▶ Exercise details
Nothing should be output except the lines from the one containing "hanging_loop();" through the one containing "return part_box(node)[0]", both ends included, each repeated exactly.

== Supplied material

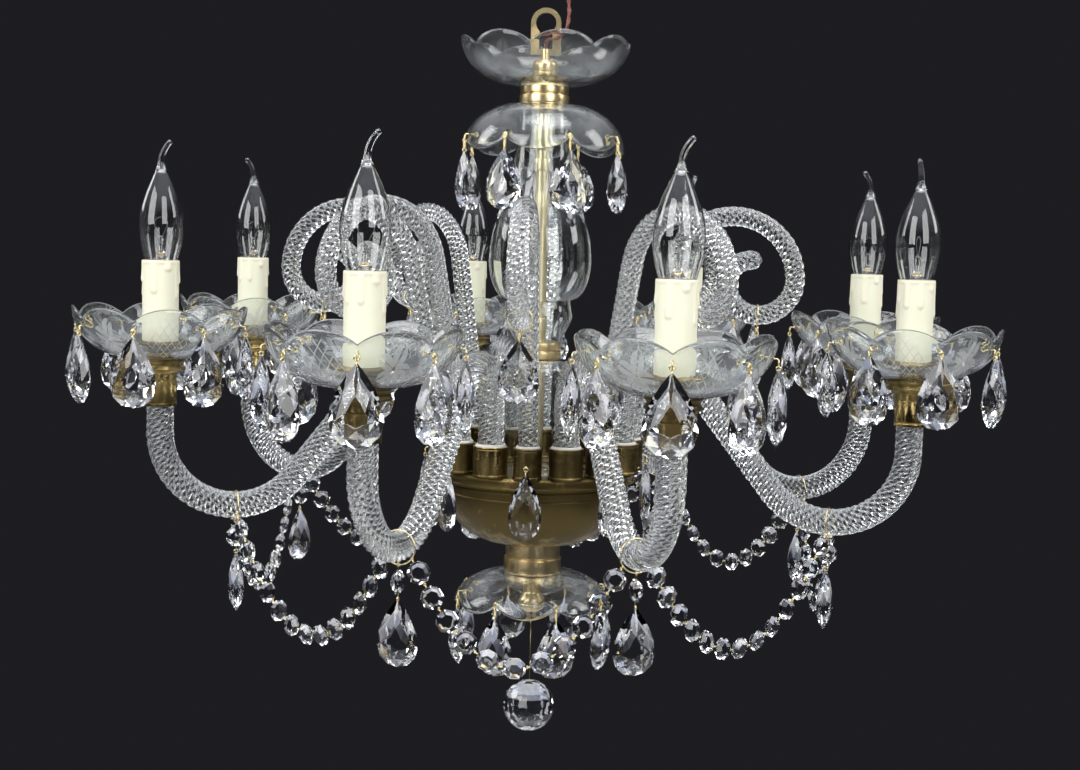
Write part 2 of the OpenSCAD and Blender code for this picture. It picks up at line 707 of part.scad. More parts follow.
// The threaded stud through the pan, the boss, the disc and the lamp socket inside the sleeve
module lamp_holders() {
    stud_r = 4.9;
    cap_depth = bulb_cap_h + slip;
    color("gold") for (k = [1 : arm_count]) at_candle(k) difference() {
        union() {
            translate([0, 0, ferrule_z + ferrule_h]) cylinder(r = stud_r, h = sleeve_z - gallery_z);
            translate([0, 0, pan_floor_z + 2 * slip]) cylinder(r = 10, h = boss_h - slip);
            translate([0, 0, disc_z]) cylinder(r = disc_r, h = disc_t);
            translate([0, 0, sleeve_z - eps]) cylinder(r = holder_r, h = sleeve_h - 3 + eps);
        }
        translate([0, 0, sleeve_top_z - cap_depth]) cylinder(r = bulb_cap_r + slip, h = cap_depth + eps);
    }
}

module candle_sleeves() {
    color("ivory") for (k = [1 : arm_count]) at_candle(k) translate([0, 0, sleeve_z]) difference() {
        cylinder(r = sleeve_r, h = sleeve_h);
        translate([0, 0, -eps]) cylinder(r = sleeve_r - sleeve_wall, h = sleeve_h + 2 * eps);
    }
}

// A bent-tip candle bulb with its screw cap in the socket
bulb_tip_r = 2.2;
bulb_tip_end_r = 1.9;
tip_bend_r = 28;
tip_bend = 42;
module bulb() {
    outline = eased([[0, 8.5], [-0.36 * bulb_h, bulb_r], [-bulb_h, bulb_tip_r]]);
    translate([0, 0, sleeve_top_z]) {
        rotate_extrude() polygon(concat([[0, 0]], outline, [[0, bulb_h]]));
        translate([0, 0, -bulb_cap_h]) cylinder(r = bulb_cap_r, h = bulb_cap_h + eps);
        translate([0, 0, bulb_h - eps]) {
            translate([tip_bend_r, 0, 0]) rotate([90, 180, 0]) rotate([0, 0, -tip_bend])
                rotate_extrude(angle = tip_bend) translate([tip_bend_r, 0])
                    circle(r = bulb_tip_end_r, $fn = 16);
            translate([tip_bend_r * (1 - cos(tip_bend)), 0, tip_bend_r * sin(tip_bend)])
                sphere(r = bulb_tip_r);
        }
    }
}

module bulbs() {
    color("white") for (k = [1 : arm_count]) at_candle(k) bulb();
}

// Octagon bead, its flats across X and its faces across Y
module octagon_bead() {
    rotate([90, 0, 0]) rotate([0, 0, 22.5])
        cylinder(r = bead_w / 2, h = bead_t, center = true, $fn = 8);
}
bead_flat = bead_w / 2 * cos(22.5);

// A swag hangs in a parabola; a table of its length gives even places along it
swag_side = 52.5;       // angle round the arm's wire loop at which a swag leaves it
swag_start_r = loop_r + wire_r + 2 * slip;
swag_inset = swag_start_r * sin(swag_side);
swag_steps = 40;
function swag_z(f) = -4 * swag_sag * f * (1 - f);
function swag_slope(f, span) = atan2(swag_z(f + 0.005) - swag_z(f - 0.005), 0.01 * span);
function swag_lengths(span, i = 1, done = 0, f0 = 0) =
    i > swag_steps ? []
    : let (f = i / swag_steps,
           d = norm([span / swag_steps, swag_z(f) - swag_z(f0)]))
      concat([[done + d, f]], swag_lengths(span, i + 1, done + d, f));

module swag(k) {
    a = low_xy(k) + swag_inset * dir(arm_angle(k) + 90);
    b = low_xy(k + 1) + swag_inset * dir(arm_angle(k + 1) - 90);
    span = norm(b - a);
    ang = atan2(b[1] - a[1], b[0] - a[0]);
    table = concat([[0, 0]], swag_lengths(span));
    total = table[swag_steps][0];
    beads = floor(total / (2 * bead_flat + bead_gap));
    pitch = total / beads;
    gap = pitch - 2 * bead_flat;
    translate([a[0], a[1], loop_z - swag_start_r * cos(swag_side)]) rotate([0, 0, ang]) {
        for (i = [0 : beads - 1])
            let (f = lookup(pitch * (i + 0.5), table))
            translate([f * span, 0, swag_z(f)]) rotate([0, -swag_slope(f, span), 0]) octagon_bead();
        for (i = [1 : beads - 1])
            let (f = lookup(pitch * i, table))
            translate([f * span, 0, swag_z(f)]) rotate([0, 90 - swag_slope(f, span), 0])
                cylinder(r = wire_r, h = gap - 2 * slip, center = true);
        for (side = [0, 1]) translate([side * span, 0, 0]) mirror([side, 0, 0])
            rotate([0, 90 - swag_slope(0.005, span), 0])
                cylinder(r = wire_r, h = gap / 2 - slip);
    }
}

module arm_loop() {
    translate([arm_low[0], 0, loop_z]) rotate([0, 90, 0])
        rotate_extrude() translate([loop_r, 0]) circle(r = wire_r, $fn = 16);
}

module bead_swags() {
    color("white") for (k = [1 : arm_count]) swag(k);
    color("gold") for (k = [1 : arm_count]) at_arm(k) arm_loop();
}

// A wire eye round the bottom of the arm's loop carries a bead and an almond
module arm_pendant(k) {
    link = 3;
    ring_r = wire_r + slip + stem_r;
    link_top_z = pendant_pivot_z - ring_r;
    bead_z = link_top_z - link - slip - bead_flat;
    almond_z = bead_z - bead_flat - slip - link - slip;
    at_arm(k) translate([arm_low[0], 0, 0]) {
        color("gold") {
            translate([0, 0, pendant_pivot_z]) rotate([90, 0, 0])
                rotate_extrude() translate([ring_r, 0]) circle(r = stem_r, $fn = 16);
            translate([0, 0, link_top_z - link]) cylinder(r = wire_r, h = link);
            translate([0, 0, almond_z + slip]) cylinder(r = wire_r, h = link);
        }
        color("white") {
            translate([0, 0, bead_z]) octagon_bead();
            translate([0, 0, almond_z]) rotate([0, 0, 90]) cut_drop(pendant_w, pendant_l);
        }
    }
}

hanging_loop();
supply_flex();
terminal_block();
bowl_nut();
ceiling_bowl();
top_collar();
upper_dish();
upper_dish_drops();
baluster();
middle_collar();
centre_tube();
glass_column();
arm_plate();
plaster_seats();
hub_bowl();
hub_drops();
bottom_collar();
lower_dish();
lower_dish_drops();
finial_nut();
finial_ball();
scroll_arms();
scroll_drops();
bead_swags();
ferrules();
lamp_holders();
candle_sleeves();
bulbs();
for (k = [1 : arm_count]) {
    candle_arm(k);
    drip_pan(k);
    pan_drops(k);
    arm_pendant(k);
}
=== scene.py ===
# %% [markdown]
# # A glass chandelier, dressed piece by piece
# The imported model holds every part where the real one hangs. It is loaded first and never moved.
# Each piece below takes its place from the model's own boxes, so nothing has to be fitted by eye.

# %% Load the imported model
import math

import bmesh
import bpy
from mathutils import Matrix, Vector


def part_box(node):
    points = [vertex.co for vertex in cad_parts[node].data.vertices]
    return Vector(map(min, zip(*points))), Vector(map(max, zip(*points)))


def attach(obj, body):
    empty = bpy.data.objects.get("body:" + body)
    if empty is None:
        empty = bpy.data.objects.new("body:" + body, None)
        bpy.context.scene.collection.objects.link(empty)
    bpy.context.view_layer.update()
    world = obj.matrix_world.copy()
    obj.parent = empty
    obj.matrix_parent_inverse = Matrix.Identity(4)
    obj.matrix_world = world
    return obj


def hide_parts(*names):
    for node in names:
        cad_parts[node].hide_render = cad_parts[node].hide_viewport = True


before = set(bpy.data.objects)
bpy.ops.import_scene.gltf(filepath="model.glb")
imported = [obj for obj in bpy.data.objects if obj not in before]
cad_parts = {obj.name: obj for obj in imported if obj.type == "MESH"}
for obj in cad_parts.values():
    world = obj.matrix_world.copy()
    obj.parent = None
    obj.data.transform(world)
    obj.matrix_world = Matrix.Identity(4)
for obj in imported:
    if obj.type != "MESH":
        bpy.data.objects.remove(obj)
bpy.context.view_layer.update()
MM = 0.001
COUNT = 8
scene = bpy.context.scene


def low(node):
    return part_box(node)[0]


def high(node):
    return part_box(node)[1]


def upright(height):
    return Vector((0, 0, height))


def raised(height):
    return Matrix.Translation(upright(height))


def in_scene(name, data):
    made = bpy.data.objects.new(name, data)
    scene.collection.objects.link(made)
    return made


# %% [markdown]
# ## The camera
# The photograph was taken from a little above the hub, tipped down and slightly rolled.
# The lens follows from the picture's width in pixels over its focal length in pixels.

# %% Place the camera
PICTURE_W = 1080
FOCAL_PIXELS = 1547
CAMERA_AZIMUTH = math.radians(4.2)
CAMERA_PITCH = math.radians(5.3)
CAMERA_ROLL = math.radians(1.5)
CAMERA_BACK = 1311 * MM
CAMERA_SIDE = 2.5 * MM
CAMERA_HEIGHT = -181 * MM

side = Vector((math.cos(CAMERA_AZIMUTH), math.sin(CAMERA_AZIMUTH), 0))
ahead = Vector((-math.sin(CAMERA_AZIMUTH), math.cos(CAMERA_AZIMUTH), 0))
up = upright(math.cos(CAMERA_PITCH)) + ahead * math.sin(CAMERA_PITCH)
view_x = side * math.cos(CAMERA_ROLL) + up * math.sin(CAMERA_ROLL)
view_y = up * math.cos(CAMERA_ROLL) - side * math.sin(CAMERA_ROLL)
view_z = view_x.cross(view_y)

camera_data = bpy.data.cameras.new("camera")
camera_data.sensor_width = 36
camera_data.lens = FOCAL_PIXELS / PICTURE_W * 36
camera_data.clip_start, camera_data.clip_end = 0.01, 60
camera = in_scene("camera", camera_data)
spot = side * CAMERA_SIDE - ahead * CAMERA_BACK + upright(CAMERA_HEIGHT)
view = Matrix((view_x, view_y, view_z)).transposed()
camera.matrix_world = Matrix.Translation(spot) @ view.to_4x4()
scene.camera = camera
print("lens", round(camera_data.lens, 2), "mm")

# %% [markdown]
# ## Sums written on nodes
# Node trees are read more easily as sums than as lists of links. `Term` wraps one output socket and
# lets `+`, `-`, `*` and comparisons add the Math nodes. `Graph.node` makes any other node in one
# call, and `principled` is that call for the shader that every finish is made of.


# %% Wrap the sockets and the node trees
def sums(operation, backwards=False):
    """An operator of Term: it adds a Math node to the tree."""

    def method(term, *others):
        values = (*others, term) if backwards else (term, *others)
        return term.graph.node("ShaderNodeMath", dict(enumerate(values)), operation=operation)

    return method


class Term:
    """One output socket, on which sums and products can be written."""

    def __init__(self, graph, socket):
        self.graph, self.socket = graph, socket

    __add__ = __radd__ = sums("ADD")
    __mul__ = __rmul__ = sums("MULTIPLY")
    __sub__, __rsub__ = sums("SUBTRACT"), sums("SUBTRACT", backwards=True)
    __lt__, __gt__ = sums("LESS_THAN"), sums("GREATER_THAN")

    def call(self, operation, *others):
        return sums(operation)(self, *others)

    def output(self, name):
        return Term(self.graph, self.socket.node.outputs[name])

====

▶ Output of the task
hanging_loop();
supply_flex();
terminal_block();
bowl_nut();
ceiling_bowl();
top_collar();
upper_dish();
upper_dish_drops();
baluster();
middle_collar();
centre_tube();
glass_column();
arm_plate();
plaster_seats();
hub_bowl();
hub_drops();
bottom_collar();
lower_dish();
lower_dish_drops();
finial_nut();
finial_ball();
scroll_arms();
scroll_drops();
bead_swags();
ferrules();
lamp_holders();
candle_sleeves();
bulbs();
for (k = [1 : arm_count]) {
    candle_arm(k);
    drip_pan(k);
    pan_drops(k);
    arm_pendant(k);
}
=== scene.py ===
# %% [markdown]
# # A glass chandelier, dressed piece by piece
# The imported model holds every part where the real one hangs. It is loaded first and never moved.
# Each piece below takes its place from the model's own boxes, so nothing has to be fitted by eye.

# %% Load the imported model
import math

import bmesh
import bpy
from mathutils import Matrix, Vector


def part_box(node):
    points = [vertex.co for vertex in cad_parts[node].data.vertices]
    return Vector(map(min, zip(*points))), Vector(map(max, zip(*points)))


def attach(obj, body):
    empty = bpy.data.objects.get("body:" + body)
    if empty is None:
        empty = bpy.data.objects.new("body:" + body, None)
        bpy.context.scene.collection.objects.link(empty)
    bpy.context.view_layer.update()
    world = obj.matrix_world.copy()
    obj.parent = empty
    obj.matrix_parent_inverse = Matrix.Identity(4)
    obj.matrix_world = world
    return obj


def hide_parts(*names):
    for node in names:
        cad_parts[node].hide_render = cad_parts[node].hide_viewport = True


before = set(bpy.data.objects)
bpy.ops.import_scene.gltf(filepath="model.glb")
imported = [obj for obj in bpy.data.objects if obj not in before]
cad_parts = {obj.name: obj for obj in imported if obj.type == "MESH"}
for obj in cad_parts.values():
    world = obj.matrix_world.copy()
    obj.parent = None
    obj.data.transform(world)
    obj.matrix_world = Matrix.Identity(4)
for obj in imported:
    if obj.type != "MESH":
        bpy.data.objects.remove(obj)
bpy.context.view_layer.update()
MM = 0.001
COUNT = 8
scene = bpy.context.scene


def low(node):
    return part_box(node)[0]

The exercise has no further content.